I’m looking at the passage from Luke about the two guys on the Emaus road.  Traditionally most people have looked at this passage and preached about how Jesus wanted to give hope to people that were distraught over his death.  I don’t doubt that he did, but I don’t think that’s really the point of Jesus whole interaction with the two guys on the road.  I think if I preached that message it wouldn’t upset anybody, but I also wouldn’t be doing my job.  No I’m pretty sure the point of the whole interaction is there were two guys (probably more like them but these are the only two we hear about) who were so convinced of what the Messiah was supposed to be (a liberating leader who would resurrect the Israelite empire) that after Jesus death they just couldn’t really believe he was the Messiah anymore.  They walked down the road pooling their ignorance and re-enforcing their own wrong shared view point with eachother.  Eventually Jesus came up to them – they didn’t recognize him – and they told him too how they hoped that Jesus was the Messiah but now they weren’t so sure because he died.  At this point Jesus essnetially called them stupid people and told them how they understood nothing and showed them how wrong they were.  After they realized it, their eyes were opened and they finally recognized Jesus for who he was, litterally and figuratively.  They had been missing the point.

This makes me think a lot of questions.  It’s easy for us to look back at the Jews in the Old Testament and laugh as we see them make the same mistakes over and over again.  It’s easy for us to look at the disciples and people in the gospels and shake our heads in disdain as we see them miss the point of what Jesus was trying to teach them about how to serve God and about what the Messiah was really supposed to do.  How often do we stop to think about what we’ve got wrong though?  I guarantee you we don’t have it all right.  Just like the two guys on the Emmaus road, what things are we so convinced we have right that we blind ourselves to what is really right?  What things will Christians a hundred years from now look back at and wonder how we could have been so wrong?  Sometimes we get so comfortable with getting things wrapped up in tight little theological packages that we stop looking for what the truth really is.  Sometimes we get so comfortable discussing our beliefs with people that see things exactly the same way we do that we never grow or learn new things or discover where we’re wrong because we only re-enforce our own view points.  What kind of things are keeping us from seeing God and his plans as they truly are?  The two men on the Emaus road were so sure that they knew what the Messiah was supposed to be that they couldn’t see what he really was.  It was so bad that God purposely blinded them to Jesus identity on the road until they would come to the realization of who Jesus really was as the Messiah and as God.  It was only after they realized what they had wrong that God opened their eyes to realize that Jesus was right there in their midst.  So I wonder, what kind of things are blinding us to who God really is and what he really wants to do?  What kinds of beliefs or practices have we wrongly accepted as right that are keeping us from seeing God as he is and his work as it stands?  I think these are really important questions because I don’t want to be the guy or part of the people that Christians will look back on with disdain one hundred years from now.  Where are we missing the point?  I’d certainly like to miss the point if being kicked with a boot like the one in the picture, but when it comes to serving God, that’s a point I don’t want to miss.

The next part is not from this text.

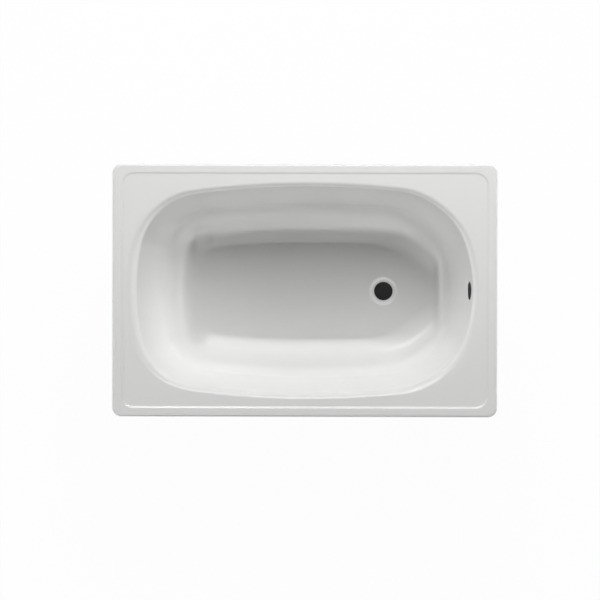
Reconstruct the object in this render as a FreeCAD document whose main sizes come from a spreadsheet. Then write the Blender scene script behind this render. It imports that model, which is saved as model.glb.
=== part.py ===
import FreeCAD, Part
import math
import os
import re

import Sketcher

# Short pressed steel bath with a stepped flat rim, a sloping backrest at its head end (-X) and a steep
# drain end (+X), on two bolted leg bars with four adjustable feet.
# The origin is on the floor under the middle of the rim, X runs along the bath and Z up.

# Driving sizes in millimetres. A name that ends in angle is in degrees, and one that ends in share is
# a plain number.
SIZES = {
    # Overall
    "bath_length": 1050,
    "bath_width": 690,
    "rim_height": 560,
    "steel_sheet": 1.8,
    "cut_overrun": 2,
    # Rim: raised border, step down to the deck, rolled outer edge and skirt
    "plan_corner_radius": 26,
    "edge_roll_radius": 7,
    "skirt_depth": 30,
    "border_width": 26,
    "step_depth": 3,
    "step_corner_radius": 34,
    "deck_side_width": 22,
    "deck_head_width": 12,
    "deck_drain_width": 21,
    # Bowl: where the floor's flat part ends, how deep it lies and how far it falls to the drain
    "bowl_depth": 374,
    "floor_half_width": 134,
    "floor_head_reach": 288,
    "floor_drain_reach": 348,
    "floor_fall": 3,
    # Bowl: roll at the mouth and cove at the floor, seen in a section square to the wall
    "roll_start_angle": 10,
    "roll_end_angle": 64,
    "cove_start_angle": 72,
    "floor_crease_angle": 9,
    "side_roll_radius": 17,
    "side_cove_radius": 130,
    "head_roll_radius": 36,
    "head_cove_radius": 140,
    "drain_roll_radius": 25,
    "drain_cove_radius": 62,
    # Bowl corners in plan at the mouth, then at the floor
    "head_mouth_side_angle": 8,
    "head_mouth_end_angle": 78,
    "head_mouth_end_radius": 600,
    "head_floor_side_angle": 6,
    "head_floor_end_angle": 84,
    "head_floor_end_radius": 800,
    "drain_mouth_side_angle": 6,
    "drain_mouth_shoulder_angle": 28,
    "drain_mouth_taper_angle": 45,
    "drain_mouth_end_angle": 70,
    "drain_mouth_shoulder_radius": 210,
    "drain_mouth_nose_radius": 210,
    "drain_mouth_end_radius": 400,
    "drain_floor_side_angle": 1,
    "drain_floor_shoulder_angle": 38,
    "drain_floor_taper_angle": 39.5,
    "drain_floor_end_angle": 86.5,
    "drain_floor_shoulder_radius": 168,
    "drain_floor_nose_radius": 16,
    "drain_floor_end_radius": 400,
    # Drain seat and overflow
    "drain_setback": 132,
    "drain_hole_radius": 26,
    "drain_seat_radius": 31,
    "drain_dish_radius": 37.5,
    "drain_dish_depth": 5,
    "overflow_hole_radius": 26,
    "overflow_drop": 65,
    # Damping mats bonded under the pressing
    "mat_sheet": 3,
    "bond_gap": 0.3,
    "mat_corner_radius": 18,
    "floor_mat_half_width": 105,
    "floor_mat_clearance": 18,
    "head_mat_half_width": 120,
    "head_mat_top_drop": 120,
    "side_mat_half_length": 190,
    "side_mat_top_drop": 110,
    "mat_bottom_rise": 75,
    # Leg bars: pressed channels, open downwards
    "bar_width": 40,
    "bar_depth": 25,
    "bar_sheet": 2.5,
    "bar_bend_radius": 5,
    "bar_end_margin": 24,
    "bar_corner_radius": 6,
    "head_bar_inset": 98,
    "drain_bar_gap": 90,
    # Welded mounting lugs and the bolts that hold the bars to them
    "lug_drop": 16,
    "lug_sheet": 2,
    "lug_crown_half": 17,
    "lug_flange": 14,
    "lug_width": 34,
    "lug_edge_margin": 23,
    "bolt_radius": 4,
    "bolt_head_flats": 13,
    "bolt_head_height": 5.3,
    "bolt_spare": 2.5,
    "bolt_washer_radius": 8,
    "bolt_washer_sheet": 1.6,
    "bolt_nut_flats": 13,
    "bolt_nut_height": 6.5,
    "thread_clearance": 0.05,
    "hole_clearance": 0.5,
    # Rubber pad between each bar and the floor
    "pad_half_length": 17,
    "pad_width": 70,
    "pad_corner_radius": 3,
    # Feet: threaded stud, two nuts and washers, plastic cap and rubber sole
    "foot_side_inset": 105,
    "foot_travel": 21,
    "stud_radius": 6,
    "stud_spare": 4,
    "stud_chamfer": 1,
    "stud_nut_flats": 18,
    "stud_nut_height": 10,
    "bevel_angle": 30,
    "bevel_face_share": 0.95,
    "stud_washer_radius": 12,
    "stud_washer_sheet": 2.5,
    "sole_radius": 23,
    "sole_sheet": 3,
    "sole_chamfer": 0.8,
    "cap_base_radius": 25,
    "cap_rim_height": 5,
    "cap_shoulder_radius": 13,
    "cap_shoulder_height": 9,
    "cap_neck_radius": 10.5,
    "cap_neck_height": 22,
    "cap_socket_floor": 5,
    "cap_edge_radius": 1.5,
    # Earthing tab welded under the deck at the drain end, with its screw
    "tab_width": 20,
    "tab_sheet": 2,
    "tab_lap": 16,
    "tab_hang": 34,
    "tab_edge_gap": 2,
    "tab_offset": 120,
    "tab_corner_radius": 5,
    "tab_screw_radius": 3,
    "tab_screw_rise": 9,
    "tab_screw_spare": 2,
    "tab_head_flats": 10,
    "tab_head_height": 4,
    "tab_nut_height": 5,
    "tab_washer_radius": 6,
    "tab_washer_sheet": 1.6,
}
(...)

If you’re wondering what we could possibly have wrong, just look at what kinds of things Christianity accepted for so long that we look back on with disdain now like the acceptance of slavery or the oppression of women.  We look back now and wonder how Christians could have been so out of touch with reality and God’s values, but at the time those Christians were convinced they were right.  Will our issues be how we allowed women to minister in the church?  How we handle the homosexual issue?  How 20th century evangelicals viewed alcohol consumption?  How we treat people with tatoos or piercings?  How we present the good news as “fire insurance” with no strings attached?  How the church seems to constantly want to prove science wrong?  What are the issues that are keeping us from seeing God and his truth as they truly are?

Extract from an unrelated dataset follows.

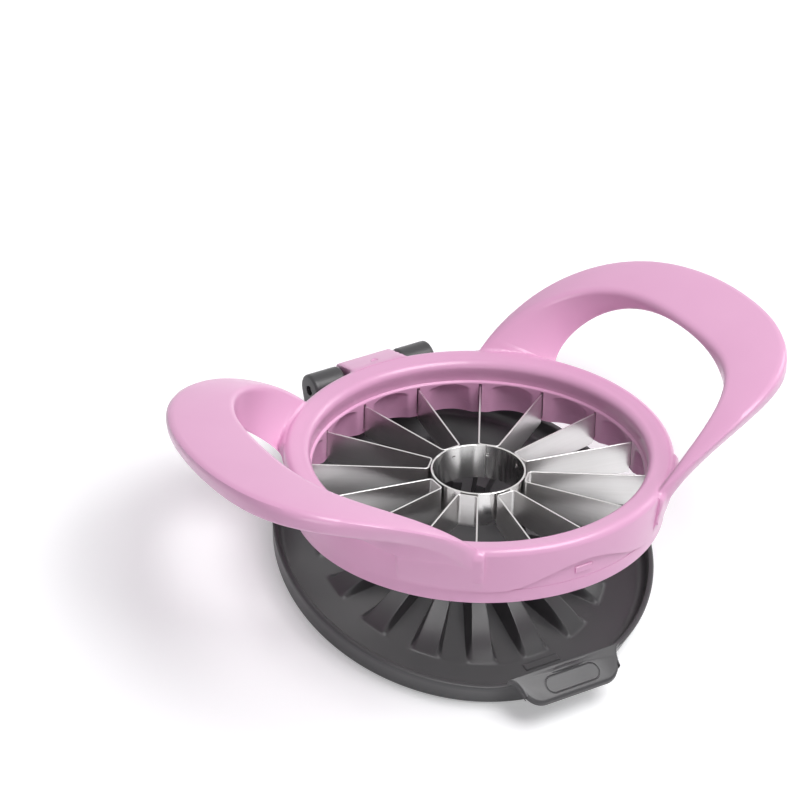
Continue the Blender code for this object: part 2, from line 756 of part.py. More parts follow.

I’ll be the first to admit that I likely don’t have it all right.  I think that someone who thinks they have it all right likely has never been farther from having it all right.  I realize I likely don’t have it all right, but I want to have it more right all the time.  I want to really look at what God thinks on issues and what the truth really is so that we can truly be the people of God.  Sunday could be interesting, but I’m finding it even more interesting getting there.

metal.jpgFor those of you who are worried by the title; no I haven’t recently had any pins or rods inserted into my body for any serious injuries, and no I’m not talking about metal in me like the iron in my blood.  I saw what too much iron in your blood could lead to in X-Men 2 when Magneto sucked it right out of the guy.  That was kind of cool to see in a movie, but I certainly wouldn’t want to experience it myself.  And no, I’m not even talking about my inherent inexplicable love for the Metal Gear Solid video game series because I won’t fully be able to re-embrace that part of me until I get my new PS3.  No, the metal I’m speaking of here is of the heavy description.  I am re-embracing the harder side of my musical persona.

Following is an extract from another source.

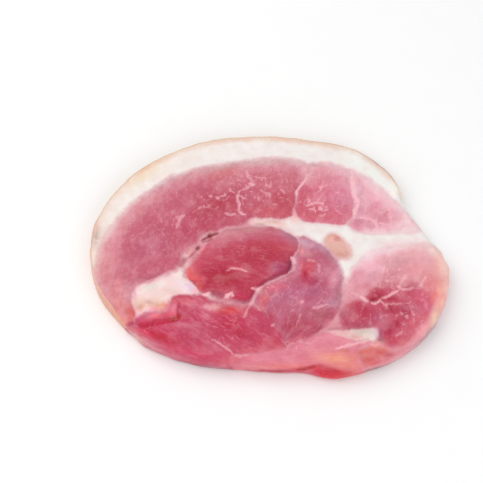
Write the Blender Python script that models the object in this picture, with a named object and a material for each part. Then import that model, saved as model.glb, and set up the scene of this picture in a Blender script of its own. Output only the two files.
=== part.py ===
"""A smoked gammon steak: one slice across a cured leg, lying flat on its underside.

The slice is one solid. Its outline runs along the rind from the lower left end over the top to a
small step at the right, and then round the bare lean edge. Each muscle of the leg is a low dome,
the fat between the muscles lies lower, and folds, slits and a loose flap are cut into the form.

It is drawn in millimetres, +X along the slice, +Y towards the rind and +Z up. The finished solid is
moved so that the origin is the middle of its base, and scaled to metres.
"""
import bmesh
import bpy
import numpy as np

NODE = "gammon_steak"
MM = 0.001
FULL_TURN = 2 * np.pi
QUARTER_TURN = np.pi / 2

# Driving sizes, in millimetres.
SLICE_LENGTH = 207.0      # over the longest way, along X
THICKNESS = 11.0          # of the fat between the muscles
TOP_EDGE_IN = 4.0         # how far the soft top edge is rounded in, and down
TOP_EDGE_DOWN = 3.4
RIND_STIFFNESS = 0.65     # share of that rounding that the stiff rind takes away
RIND_FADE = 2.0           # over which the edge turns soft where the rind ends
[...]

Now before you jump to any conclusions, this is not to say that I am rejecting the Damien Rice’s and Amos Lee’s of my music collection.  I still think they are some of the most talented musicians on the planet and they will always have a regular slot in my playlist, but recently I have had a reawakening of the darker side of me that loves hard music, especially metal.  I’ve been listening to my old Extol albums more, I bought a Revolver magazine last week to see what’s going on in the current scene (and to read the interview with Ryan Clark of Demon Hunter), I bought an As I Lay Dying t-shirt in Edmonton, and I’ve been having the recurring desire to pierce things and get tatoos.  No, I haven’t had anything done yet.  My church is pretty loving and open-minded, but I don’t think their quite ready for a painted and hole-punched pastor yet.  The church encourages pursuing the arts, but don’t encourage becoming art.  The church encourages holiness, but not hole-iness.

I say re-embracing the metal in me because I had my first real awakening about ten years ago when I first went to college.  Prior to this, my musical world consisted almost completely of country music and some gospel.  When I moved into dorm though an entirely new world was opened up to me and my musical desires have never been the same since.  I’ve grown to love the screams and harmonies of the guitars, the screams and harmonies of the vocals, and the overall passion and vibe that the music as a genre exudes.  Over the past couple years I haven’t listened to as much metal as I’ve discovered such accoustic and folk music greats as Damien Rice, Amos Lee, and Ryan Adams, but through it all there was still a piece of me that wanted something a little darker.  Something in my life was missing and I just recently discovered it was the fact that I had been missing out on the metal.  So with this great epiphany in mind, I have decided to re-embrace my metal.  Now I don’t expect Jenn to follow suit – she can’t re-embrace what she rejected to start with – but there is hope for Payton.  Of all the kinds of music I have introduced him to so far, he seems to like the metal.  It doesn’t scare him.  It doesn’t make him cry.  In fact he has even been known to smile while we rock out to Mortification together.  I won’t force anything on him, but I do think it would be a lot of fun if this is one thing that we could learn to enjoy together.

So before I nod off to sleep tonight I will encourage you to embrace your metal side.  If you haven’t found it before, take a look for it sometime.  You might even find out that you like it.